There were four punctured wounds immediately over the blade-bone, one on the back, and an incised wound on the upper and back part of the left arm in extent full two inches, and in depth about an inch and a half. Those on the back were about an inch and quarter in depth.

They were all inflicted with some very sharp cutting instrument.

The man was bleeding in such a rapid manner when Mr. Ross first saw him, that he had some difficulty in saving his life.


The prisoner was apprehended at two o’clock on Saturday morning in his own dwelling in Pinsom’s Island, behind the gas-works, in Wapping.

He was in bed when Police-serjeant No. 20 K. took him into custody, an he denied that he was the person who had stabbed Freeman, or that he had been in Bluegate-fields at all in the course of the night.


There was, however, not only the positive evidence of Freeman that Daley was the man who stabbed him, but Sansom, the policeman, said that he saw the prisoner is Bluegate-fields, proceeding towards the house, a few minutes before the alarm was given, and he saw him coming from the direction of the house directly after he heard the cries of “Murder!”

Other witnesses of infamous character saw the prisoner go into the brothel, which the prisoner’s wife had frequented for nine weeks – one of them, a woman named Simmons, alias Martin, saw a man and woman go into the house after Haley’s wife and her paramour had gone to bed.

The woman opened the door of the bed-room where the abandoned pair were sleeping, and pushed the man in, saying, “There is the Freeman; now you have got him.”

Directly afterwards Simmons heard a noise in the room, followed by cries of “Murder!” and then a man, whom she could not swear to, rushed out of the house.


It also appeared that Daley was perfectly acquainted with the fact that his wife and Freeman had been living in a state of adultery, and had declared that he would be revenged.
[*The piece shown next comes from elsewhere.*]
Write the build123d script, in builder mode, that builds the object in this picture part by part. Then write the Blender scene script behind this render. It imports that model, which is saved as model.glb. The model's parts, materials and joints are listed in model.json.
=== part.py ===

Sansom, the police-constable, No. 35 K, who had charge of the case, said that since the last inquiry he had ascertained that Daley was actually married to his wife, at Whitechapel Church, and there were two attesting witnesses to the marriage.


Mr. Ingham would not call the wife, who was present and anxious to give evidence against her husband, but was desirous of having the testimony of the witnesses who were present at the marriage, and have them in attendance on Saturday until which day he should remand the prisoner.


Mr. Joseph Smith said that he had been requested by Mr. Pelham, who had left the Court, and who was retained for the defence, to offer bail for the prisoner, who would tender most respectable sureties, and to any amount.

Mr. Ingham:- “No; I really cannot take bail at present. He must be remanded to prison.”